Sur La Voie, on parle du Saint-Nom ou Verbe.
38.
Que
la chasteté* devienne ton brasier, la patience ta forge, le sens
commun ton enclume et la connaissance divine ton marteau. Que la
peur de Dieu soit ton soufflet, qui embrasera le feu de la sobriété,
et dans le creuset de la dévotion, tu fondras le doux Nectar**.
C'est
dans une telle fonderie que l'homme est transformé en Verbe, mais
seuls ceux qui bénéficient de sa connaissance réussissent sur
cette voie.
Celui
qui a conscience de la Grâce est empli d'une paix éternelle.
*
Ce conseil s'adresse aux moines et moniales, aux dévots qui vivent
dans un ashram et qui ont prononcé des vœux, dont celui de
chasteté.
**
Le Nectar coule en nous et il existe une technique de méditation
ancestrale (une
des quatre de La Voie)
qui permet de goûter et/ ou de sentir ce Nectar (Khechari-Mudra
ou « sceau de l'oiseau »).
Épilogue
L'air
est le Guru, l'eau est le père, et la terre est la mère.
Le
jour et la nuit sont les deux nourrices sur les genoux desquelles se
déroule le jeu du monde.
Nos
actions, bonnes ou mauvaises, nous seront comptées et nous seront
placés, en fonction de ce que nous serons devenus à cause d'elles,
soit proches du Seigneur, soit loin de sa présence.
Ceux
qui ont communié
avec le Verbe*
n'ont plus de fardeau à supporter.
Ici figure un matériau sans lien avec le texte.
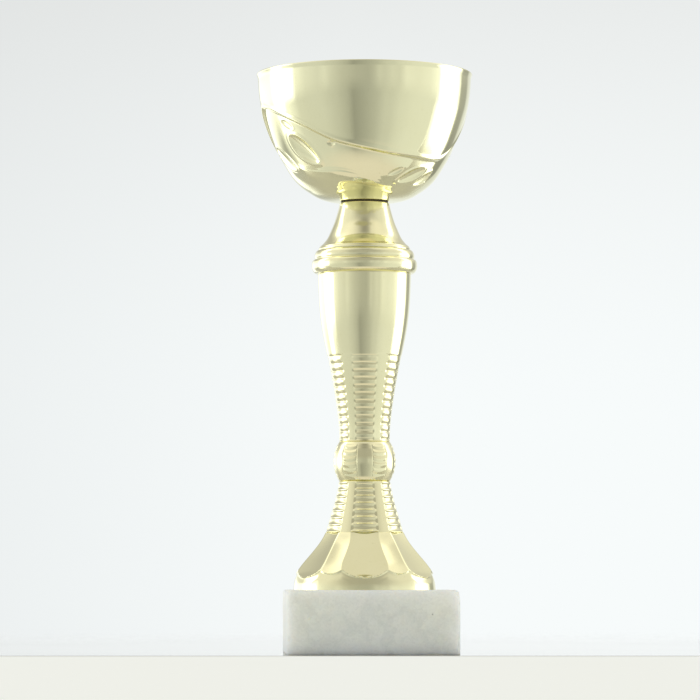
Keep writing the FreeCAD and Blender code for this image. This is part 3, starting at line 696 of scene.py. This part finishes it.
def s_of(height):
    return float(np.interp(height, BOWL_Z_TABLE, BOWL_S_TABLE))


def build_bowl():
    global BOWL_Z_TABLE, BOWL_S_TABLE
    fine_s, _, fine_z, _, _ = bowl_curve(2000)
    BOWL_Z_TABLE, BOWL_S_TABLE = fine_z, fine_s
    low, high, end = s_of(216.0), s_of(259.0), fine_s[-1]
    want_out = np.concatenate([np.linspace(0, low, 12)[:-1], np.linspace(low, high, 146)[:-1], np.linspace(high, end, 14)])
    want_in = np.concatenate([np.linspace(0, low, 4)[:-1], np.linspace(low, high, 36)[:-1], np.linspace(high, end, 6)])
    table = bowl_curve(2000)
    segs = 436
    theta = np.arange(segs) * 360.0 / segs

    def sheet(at, inset):
        r, z, nr, nz = (np.interp(at, table[0], table[k])[:, None] for k in (1, 2, 3, 4))
        t = np.repeat(theta[None], len(at), 0)
        h = emboss(t - TURN, at[:, None], r, z) * smooth(272.4, 270.5, z)
        return r + nr * (h - inset), z + nz * (h - inset)

    outer_r, outer_z = sheet(want_out, 0.0)
    inner_r, inner_z = sheet(want_in, SHEET)
    inner_r[0] = outer_r[0] = 3.3
    # small rolled lip
    lip = []
    for r, z in LIP:
        lip.append((r, z))
    lip = np.array(lip)
    lip_r = np.repeat(lip[:, :1], segs, 1)
    lip_z = np.repeat(lip[:, 1:], segs, 1)
    rows_r = np.concatenate([outer_r, lip_r, inner_r[::-1]])
    rows_z = np.concatenate([outer_z, lip_z, inner_z[::-1]])
    a = np.radians(np.repeat(theta[None], len(rows_r), 0))
    verts = np.stack([rows_r * np.sin(a), -rows_r * np.cos(a), rows_z], -1).reshape(-1, 3) * MM
    obj = finish_mesh("bowl_sheet", verts, grid_faces(len(rows_r), segs), sharp=60, material=BOWL_GOLD)
    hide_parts("bowl")
    return obj


LIP = [(50.86, 272.9), (51.02, 273.5), (51.2, 273.95), (51.32, 274.3), (51.3, 274.58), (51.12, 274.76), (50.82, 274.8), (50.55, 274.72), (50.35, 274.5), (50.2, 274.1), (50.05, 273.4)]
build_bowl()


# ------------------------------------------------------------------ rod, nuts, washers
def build_rod():
    """M6 rod: real thread on the two ends that show, plain where it is buried in the stack."""
    segs = 72
    pitch = 1.0
    theta = np.arange(segs) * 360.0 / segs

    def radius(z):
        phase = (z[:, None] / pitch - theta[None] / 360.0) % 1.0
        v = np.abs(phase - 0.5) * 2
        r = 3.0 - 0.61 * np.clip((v - 0.10) / 0.78, 0, 1)
        lead = np.clip((z - 3.4) / 0.8, 0, 1)[:, None]
        tail = np.clip((223.6 - z) / 0.8, 0, 1)[:, None]
        cap = 2.3 + 0.7 * np.minimum(lead, tail)
        return np.minimum(r, cap)

    zs = np.concatenate([np.arange(3.4, 15.0, 0.083), np.linspace(15.0, 211.0, 40), np.arange(211.1, 223.6, 0.083), [223.6]])
    r = radius(zs)
    plain = ((zs > 14.0) & (zs < 212.0))[:, None]
    r = np.where(plain, 2.68, r)
    a = np.radians(theta)
    v = np.stack([r * np.sin(a), -r * np.cos(a), np.repeat(zs[:, None], segs, 1)], -1)
    n = len(zs)
    verts = v.reshape(-1, 3).tolist() + [[0, 0, 3.4], [0, 0, 223.6]]
    j, i = np.meshgrid(np.arange(n - 1), np.arange(segs), indexing="ij")
    i2 = (i + 1) % segs
    quads = np.stack([j * segs + i, j * segs + i2, (j + 1) * segs + i2, (j + 1) * segs + i], -1).reshape(-1, 4).tolist()
    low, high = n * segs, n * segs + 1
    tris = [[low, (k + 1) % segs, k] for k in range(segs)] + [[high, (n - 1) * segs + k, (n - 1) * segs + (k + 1) % segs] for k in range(segs)]
    mesh = bpy.data.meshes.new("threaded_rod")
    mesh.from_pydata([[c * MM for c in p] for p in verts], [], quads + tris)
    mesh.validate()
    mesh.polygons.foreach_set("use_smooth", np.ones(len(mesh.polygons), bool))
    mesh.set_sharp_from_angle(angle=math.radians(35))
    mesh.materials.append(STEEL)
    obj = bpy.data.objects.new("threaded_rod", mesh)
    bpy.context.scene.collection.objects.link(obj)
    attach(obj, "root")
    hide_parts("tie_rod")


build_rod()


def build_nut(name, cad, low):
    high, flats = low + 5.0, 10.0

    segs = 288
    theta = np.arange(segs) * 360.0 / segs
    local = (theta - 90.0 + 30.0) % 60.0 - 30.0  # corners of the hexagon lie on +X and -X
    hexagon = flats / 2 / np.cos(np.radians(30.0 - np.abs(local)))
    zs = np.concatenate([[low], low + np.linspace(0.02, 1.0, 10), np.linspace(low + 1.2, high - 1.2, 6), high - np.linspace(1.0, 0.02, 10), [high]])
    rows = []
    for z in zs:
        cone = 4.85 + min(z - low, high - z) * math.tan(math.radians(58))
        rows.append((np.minimum(hexagon, cone), np.full(segs, z)))
    # countersunk mouths and the bore between them
    bore = [(3.35, high), (3.02, high - 0.32)]
    for k in range(41):
        z = high - 0.4 - (high - low - 0.8) * k / 40
        bore.append((None, z))
    bore += [(3.02, low + 0.32), (3.35, low)]
    for r, z in bore:
        if r is None:
            rows.append((np.full(segs, 3.02), np.full(segs, z)))
        else:
            rows.append((np.full(segs, r), np.full(segs, z)))
    r = np.array([x[0] for x in rows])
    z = np.array([x[1] for x in rows])
    a = np.radians(np.repeat(theta[None], len(rows), 0))
    verts = np.stack([r * np.sin(a), -r * np.cos(a), z], -1).reshape(-1, 3) * MM
    obj = finish_mesh(name, verts, grid_faces(len(rows), segs), sharp=28, material=STEEL)
    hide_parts(cad)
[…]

Leur visage resplendit de joie et
de lumière et nombreux sont ceux qui, grâce à eux, gagnent leur
liberté.
*
Verbe ou Saint-Nom. Communier avec le Verbe est « méditer sur
le Saint-Nom », que ce soit en méditation formelle ou active,
dans le Service, ou, comme disait Lao-Tse, dans le « non-agir ».